More than two weeks since Floyd’s death, Trump has not given a major address on race, unity or race relations in the U.S. — even as some aides and advisers have urged him to do so. Instead, the president has vacillated between playing up his support and credentials with law enforcement, ramping up his own reelection campaign and trying to appease black voters with strange tributes to Floyd. He’s plotting his own executive action on the issue while Congress weighs larger moves.

Trump’s own advisers keep offering different advice on the best way he can help the nation move forward, while the president relies on his own instincts to guide him as he usually does — leaving people of color and their allies feeling largely unheard.

For many White House aides, Trump’s handling of these protests takes them back to another pivotal moment in his presidency: His response to the August 2017 protests in Charlottesville, Va. Trump at the time would not quickly condemn white supremacists after the murder of a young woman by a man who drove through a crowd. After 48 hours, Trump delivered a line that continues to haunt his presidency: “You also had people that were very fine people, on both sides.”

Both then and now, Trump aides wrestled with their boss’ equivocation.

“Trump is not sharing any sense of empathy at all, because that is not who he is. You cannot ask him to magically turn it on because it is not there,” one former senior administration official and person of color said.

“America, in 2016, elected a barroom brawler. Does America need in its president what it needed in 2016? Times have changed,” the same former official added. “My vote is open. I am a Republican and I worked in this administration, but who I vote for in November will depend on what America needs in five months. If the country is still burning like this, it will be an issue.”

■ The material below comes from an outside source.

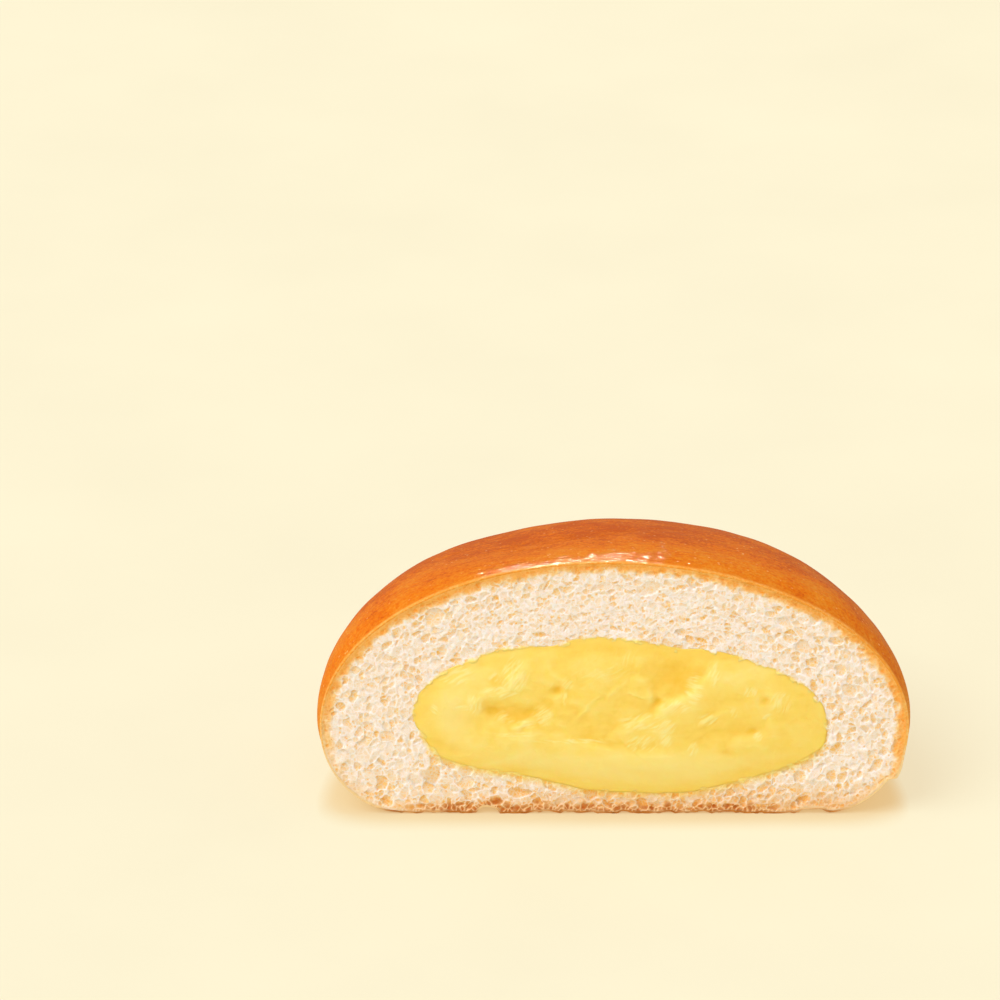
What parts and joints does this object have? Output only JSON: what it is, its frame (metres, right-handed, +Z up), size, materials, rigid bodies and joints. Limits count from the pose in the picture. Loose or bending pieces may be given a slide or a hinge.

To make up for Trump’s relatively muted response to the anti-racism protests, administration aides are finalizing an executive order on police reform. Trump previewed it at an event in Texas on Thursday when he said the order would encourage police departments to meet the same standards for use of force.

“You probably always could have done better with the benefit of hindsight, but I just don’t get involved in that sort of Monday morning quarterbacking,” said Ken Blackwell, the former mayor of Cincinnati, former Ohio secretary of state and a longtime conservative leader and Trump supporter. “I look at what the playbook is going forward.”

Blackwell cited Trump’s offer of support to governors and mayors as one example of his handling of protests over the past few weeks, as well as the work his aides have done with House and Senate leadership to develop policy ideas for police reform.

“The president’s style is very East Coast, New Yorkish. He sees chaos and disruption and looters, and his instinct is to try to fix it,” Blackwell added. “He corralled that instinct and he understood that he would be at the ready if governors or mayors thought that federal involvement was needed. To me, that was responsible.”

At the same time, Trump, his top aides and his campaign have made statements or planned events that struck critics as tone-deaf and racially insensitive.

The president’s first rally in roughly three months will fall on June 19 in Tulsa, Okla. That coincides with Juneteenth — a holiday marking the end of slavery in the U.S. — in a city that featured one of America’s worst incidences of racial violence in 1921, when a white mob attacked and killed black residents and burned black-owned businesses and homes.